| Exercise task |
Reproduce the full listing that appears beneath this instruction exactly.

| Source excerpt |
┌──
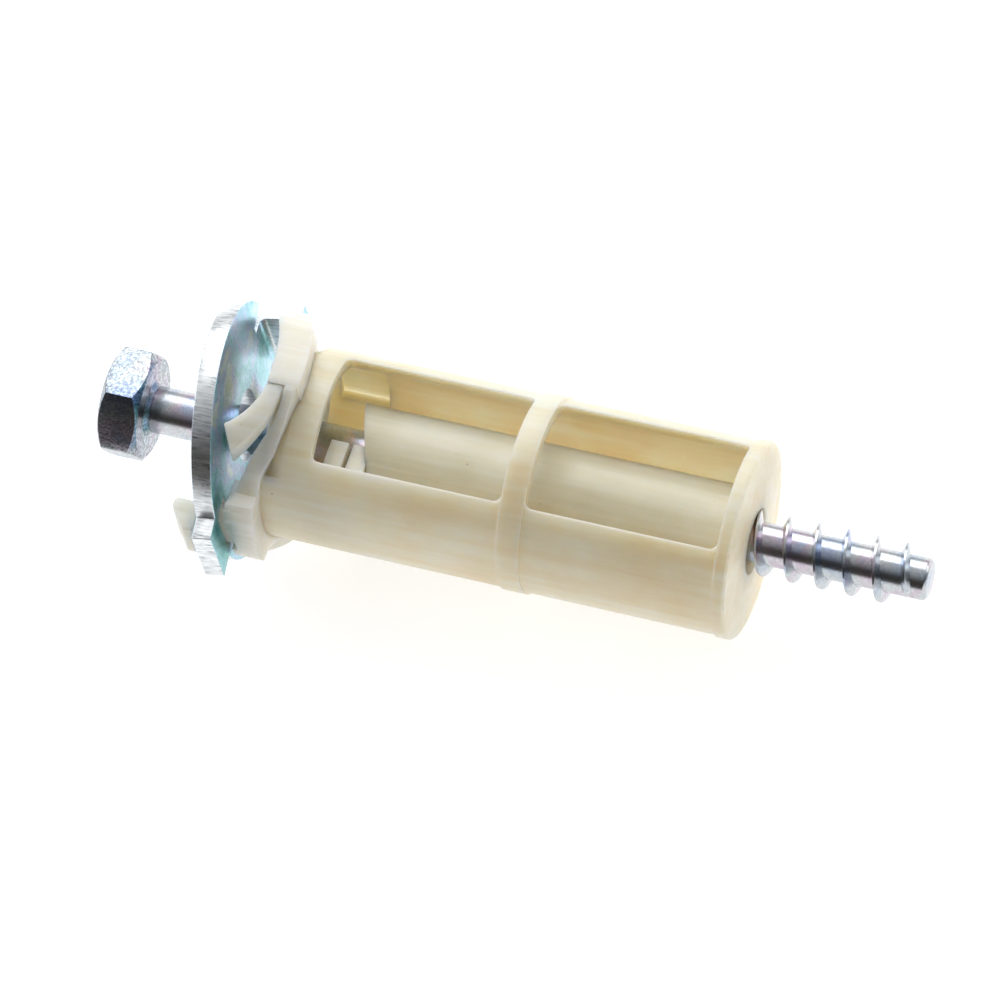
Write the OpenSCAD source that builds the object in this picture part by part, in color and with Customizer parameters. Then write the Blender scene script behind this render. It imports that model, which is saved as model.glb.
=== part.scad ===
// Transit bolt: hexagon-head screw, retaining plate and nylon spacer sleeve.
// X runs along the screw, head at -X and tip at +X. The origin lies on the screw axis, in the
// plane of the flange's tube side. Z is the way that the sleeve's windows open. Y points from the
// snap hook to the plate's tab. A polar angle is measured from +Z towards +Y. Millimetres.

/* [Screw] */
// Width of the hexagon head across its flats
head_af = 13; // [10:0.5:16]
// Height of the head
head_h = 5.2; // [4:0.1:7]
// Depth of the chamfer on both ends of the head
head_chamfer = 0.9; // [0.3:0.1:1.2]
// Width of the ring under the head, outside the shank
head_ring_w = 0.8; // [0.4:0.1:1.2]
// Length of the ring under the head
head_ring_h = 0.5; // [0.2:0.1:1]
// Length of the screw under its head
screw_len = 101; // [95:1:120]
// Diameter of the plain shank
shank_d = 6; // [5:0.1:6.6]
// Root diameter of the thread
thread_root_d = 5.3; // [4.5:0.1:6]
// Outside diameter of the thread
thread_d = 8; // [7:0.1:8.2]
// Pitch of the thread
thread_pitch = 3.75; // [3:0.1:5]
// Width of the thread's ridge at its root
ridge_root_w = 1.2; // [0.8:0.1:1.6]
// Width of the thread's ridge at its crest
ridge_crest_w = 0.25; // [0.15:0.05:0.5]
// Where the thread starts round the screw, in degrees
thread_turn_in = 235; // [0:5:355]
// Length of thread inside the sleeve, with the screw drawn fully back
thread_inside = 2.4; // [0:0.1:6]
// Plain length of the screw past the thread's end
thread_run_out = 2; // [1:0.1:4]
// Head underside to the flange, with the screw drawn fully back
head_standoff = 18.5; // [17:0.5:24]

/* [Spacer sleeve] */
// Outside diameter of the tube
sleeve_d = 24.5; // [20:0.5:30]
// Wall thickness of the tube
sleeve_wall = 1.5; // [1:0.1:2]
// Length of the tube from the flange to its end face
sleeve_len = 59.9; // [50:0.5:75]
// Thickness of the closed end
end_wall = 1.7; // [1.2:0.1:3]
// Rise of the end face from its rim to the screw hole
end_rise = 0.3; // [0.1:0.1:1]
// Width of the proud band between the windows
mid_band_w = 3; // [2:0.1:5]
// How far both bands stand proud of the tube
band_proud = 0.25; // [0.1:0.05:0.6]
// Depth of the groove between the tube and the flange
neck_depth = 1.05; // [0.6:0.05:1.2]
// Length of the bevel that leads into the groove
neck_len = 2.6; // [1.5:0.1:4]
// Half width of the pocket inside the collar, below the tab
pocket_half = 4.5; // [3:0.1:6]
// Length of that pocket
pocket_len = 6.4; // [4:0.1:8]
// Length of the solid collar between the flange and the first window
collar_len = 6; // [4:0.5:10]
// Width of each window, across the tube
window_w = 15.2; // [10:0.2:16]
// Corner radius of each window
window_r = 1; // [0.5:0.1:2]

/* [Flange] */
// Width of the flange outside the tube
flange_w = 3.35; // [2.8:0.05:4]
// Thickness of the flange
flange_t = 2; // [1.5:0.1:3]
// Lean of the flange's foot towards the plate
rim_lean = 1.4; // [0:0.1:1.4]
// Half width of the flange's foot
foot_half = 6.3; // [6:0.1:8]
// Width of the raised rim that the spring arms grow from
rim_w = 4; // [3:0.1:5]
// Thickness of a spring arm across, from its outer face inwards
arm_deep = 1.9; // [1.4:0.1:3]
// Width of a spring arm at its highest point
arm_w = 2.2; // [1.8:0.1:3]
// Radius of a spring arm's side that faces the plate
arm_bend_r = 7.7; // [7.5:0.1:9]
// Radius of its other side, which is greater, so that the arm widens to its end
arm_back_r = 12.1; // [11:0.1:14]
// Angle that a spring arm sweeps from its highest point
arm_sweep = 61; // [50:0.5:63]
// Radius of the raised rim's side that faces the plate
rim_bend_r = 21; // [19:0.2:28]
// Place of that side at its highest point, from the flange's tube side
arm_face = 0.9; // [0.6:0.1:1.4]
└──
| Full solution |
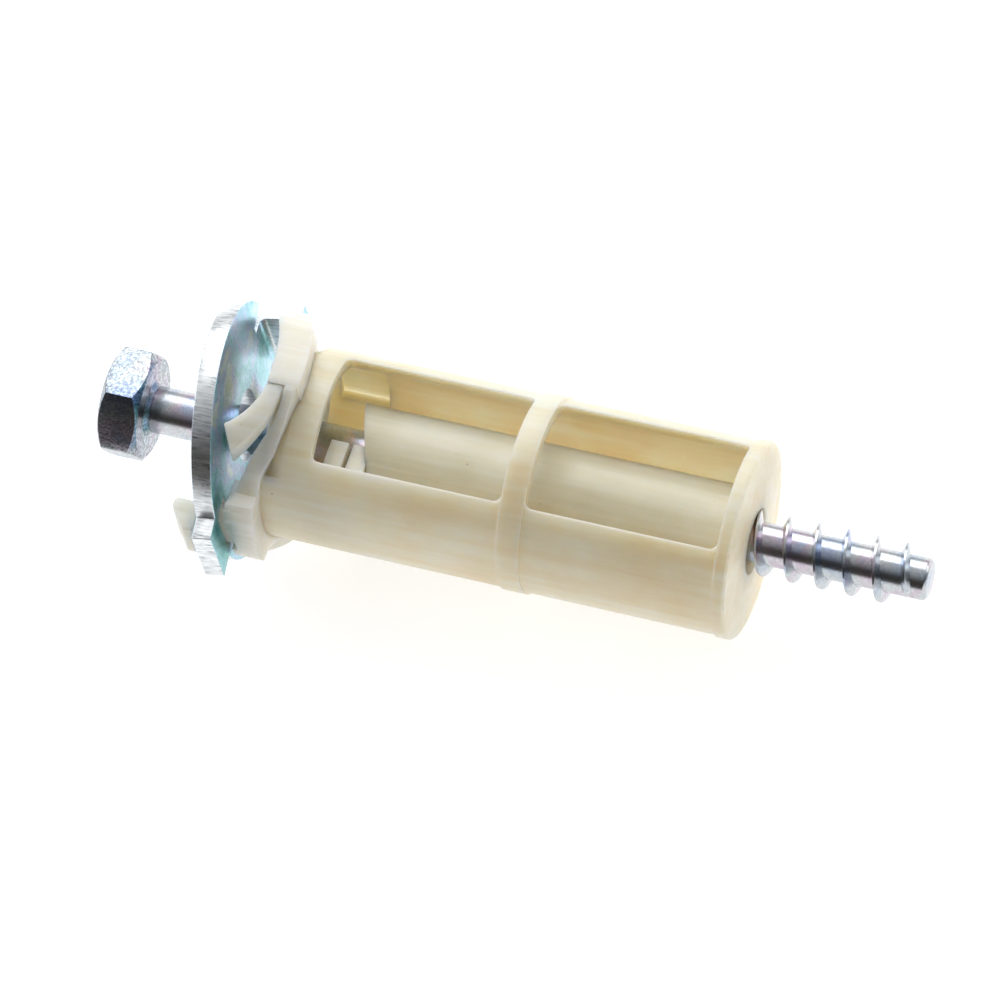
Write the OpenSCAD source that builds the object in this picture part by part, in color and with Customizer parameters. Then write the Blender scene script behind this render. It imports that model, which is saved as model.glb.
=== part.scad ===
// Transit bolt: hexagon-head screw, retaining plate and nylon spacer sleeve.
// X runs along the screw, head at -X and tip at +X. The origin lies on the screw axis, in the
// plane of the flange's tube side. Z is the way that the sleeve's windows open. Y points from the
// snap hook to the plate's tab. A polar angle is measured from +Z towards +Y. Millimetres.

/* [Screw] */
// Width of the hexagon head across its flats
head_af = 13; // [10:0.5:16]
// Height of the head
head_h = 5.2; // [4:0.1:7]
// Depth of the chamfer on both ends of the head
head_chamfer = 0.9; // [0.3:0.1:1.2]
// Width of the ring under the head, outside the shank
head_ring_w = 0.8; // [0.4:0.1:1.2]
// Length of the ring under the head
head_ring_h = 0.5; // [0.2:0.1:1]
// Length of the screw under its head
screw_len = 101; // [95:1:120]
// Diameter of the plain shank
shank_d = 6; // [5:0.1:6.6]
// Root diameter of the thread
thread_root_d = 5.3; // [4.5:0.1:6]
// Outside diameter of the thread
thread_d = 8; // [7:0.1:8.2]
// Pitch of the thread
thread_pitch = 3.75; // [3:0.1:5]
// Width of the thread's ridge at its root
ridge_root_w = 1.2; // [0.8:0.1:1.6]
// Width of the thread's ridge at its crest
ridge_crest_w = 0.25; // [0.15:0.05:0.5]
// Where the thread starts round the screw, in degrees
thread_turn_in = 235; // [0:5:355]
// Length of thread inside the sleeve, with the screw drawn fully back
thread_inside = 2.4; // [0:0.1:6]
// Plain length of the screw past the thread's end
thread_run_out = 2; // [1:0.1:4]
// Head underside to the flange, with the screw drawn fully back
head_standoff = 18.5; // [17:0.5:24]

/* [Spacer sleeve] */
// Outside diameter of the tube
sleeve_d = 24.5; // [20:0.5:30]
// Wall thickness of the tube
sleeve_wall = 1.5; // [1:0.1:2]
// Length of the tube from the flange to its end face
sleeve_len = 59.9; // [50:0.5:75]
// Thickness of the closed end
end_wall = 1.7; // [1.2:0.1:3]
// Rise of the end face from its rim to the screw hole
end_rise = 0.3; // [0.1:0.1:1]
// Width of the proud band between the windows
mid_band_w = 3; // [2:0.1:5]
// How far both bands stand proud of the tube
band_proud = 0.25; // [0.1:0.05:0.6]
// Depth of the groove between the tube and the flange
neck_depth = 1.05; // [0.6:0.05:1.2]
// Length of the bevel that leads into the groove
neck_len = 2.6; // [1.5:0.1:4]
// Half width of the pocket inside the collar, below the tab
pocket_half = 4.5; // [3:0.1:6]
// Length of that pocket
pocket_len = 6.4; // [4:0.1:8]
// Length of the solid collar between the flange and the first window
collar_len = 6; // [4:0.5:10]
// Width of each window, across the tube
window_w = 15.2; // [10:0.2:16]
// Corner radius of each window
window_r = 1; // [0.5:0.1:2]

/* [Flange] */
// Width of the flange outside the tube
flange_w = 3.35; // [2.8:0.05:4]
// Thickness of the flange
flange_t = 2; // [1.5:0.1:3]
// Lean of the flange's foot towards the plate
rim_lean = 1.4; // [0:0.1:1.4]
// Half width of the flange's foot
foot_half = 6.3; // [6:0.1:8]
// Width of the raised rim that the spring arms grow from
rim_w = 4; // [3:0.1:5]
// Thickness of a spring arm across, from its outer face inwards
arm_deep = 1.9; // [1.4:0.1:3]
// Width of a spring arm at its highest point
arm_w = 2.2; // [1.8:0.1:3]
// Radius of a spring arm's side that faces the plate
arm_bend_r = 7.7; // [7.5:0.1:9]
// Radius of its other side, which is greater, so that the arm widens to its end
arm_back_r = 12.1; // [11:0.1:14]
// Angle that a spring arm sweeps from its highest point
arm_sweep = 61; // [50:0.5:63]
// Radius of the raised rim's side that faces the plate
rim_bend_r = 21; // [19:0.2:28]
// Place of that side at its highest point, from the flange's tube side
arm_face = 0.9; // [0.6:0.1:1.4]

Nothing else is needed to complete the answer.